News

What it Means to Be Strong

A Labor Day Message from President Shelton

There's no way to sugarcoat it. It has been a tough year for working people in our country.

Exhibit A is the Supreme Court decision in Janus v. AFSCME. The decision to prevent public sector unions from collecting fair share fees is part of a long campaign by corporate executives and right-wing groups to restrict our ability to join together in strong unions to speak up for ourselves, our families and our communities.

Janus is the last name of the man who the National Right to Work Foundation recruited to be the face of their campaign to destroy public sector unions. But in Roman mythology, Janus was the god of transitions. He is depicted as having two faces, one looking to the past and one looking to the future.

CWA has a proud history. We draw strength from our past, and from those who sacrificed to build our union.
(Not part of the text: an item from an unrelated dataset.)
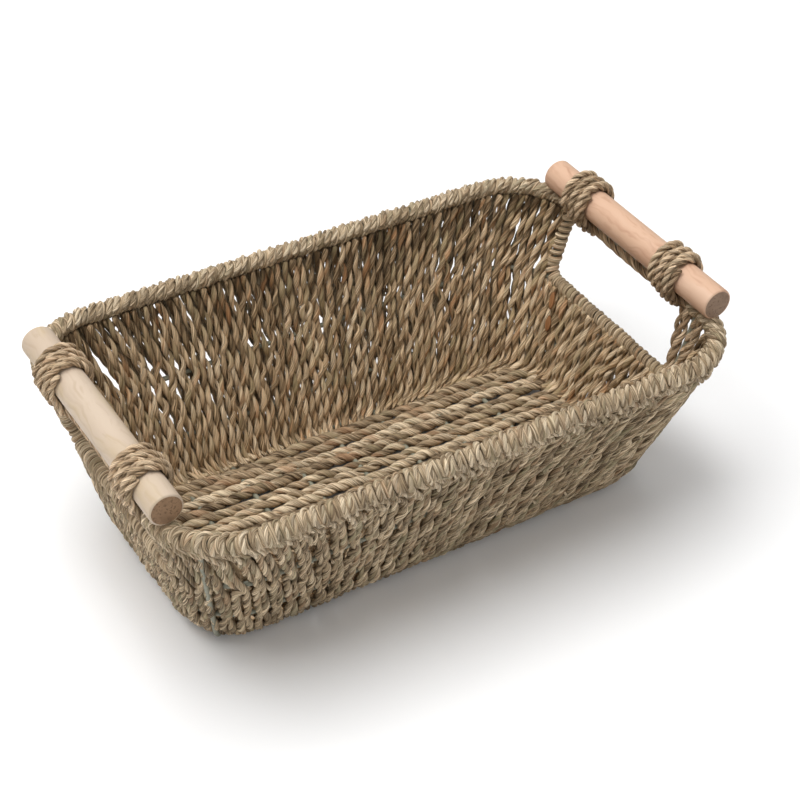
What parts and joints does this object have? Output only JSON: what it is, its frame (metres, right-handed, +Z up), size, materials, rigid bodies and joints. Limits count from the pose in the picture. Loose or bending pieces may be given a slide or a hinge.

We commemorate that history every Thursday, wearing red in honor of Gerry Horgan, who gave his life on the picket line while on strike against NYNEX.

While we honor our past, we are not bound by it. CWA members have always looked toward the future and have made sure that our union is strong enough to withstand the tough times.

The Janus decision and the aggressive campaign the one percent is waging to encourage members to drop out of the union is a test of that strength.

A decade ago, CWA convention delegates looked toward the future and created our Strategic Industry Fund, and then our Growth Fund, to support long-term campaigns to build our members' power. Those funds support our CWA STRONG program, which we launched two years ago in anticipation of the Janus case.

With that support and with the commitment of leaders and members throughout our union, we have organized and mobilized in places where we have formal collective bargaining rights and places where we don't. We have organized and mobilized in places where we can collect fair share fees and places where we can't. We have shown that we can overcome any challenge to grow our union.

Following our Presidents' Meeting this summer, Secretary-Treasurer Sara Steffens made a presentation on our union's finances and how we are adapting to the loss of fair share fees. After the presentation a brother from District 3 was moved to respond. He said that we must look to the future. To make sure that we are strong, we should learn from our past, and update the way we allocate our Strategic Industry and Growth Funds so that we can increase our ability to organize and mobilize in light of the new challenges we face.

I'm ready to bring big, bold proposals like this forward when we meet next summer for our 77th Convention, and I know many of you are too.

These times are calling on each of us to be the fearless labor movement heroes that we read about in history books. Those who came before us would expect us to fight like hell against this barrage of assaults on decent jobs and workers' rights, and those who come after us will be grateful that we did.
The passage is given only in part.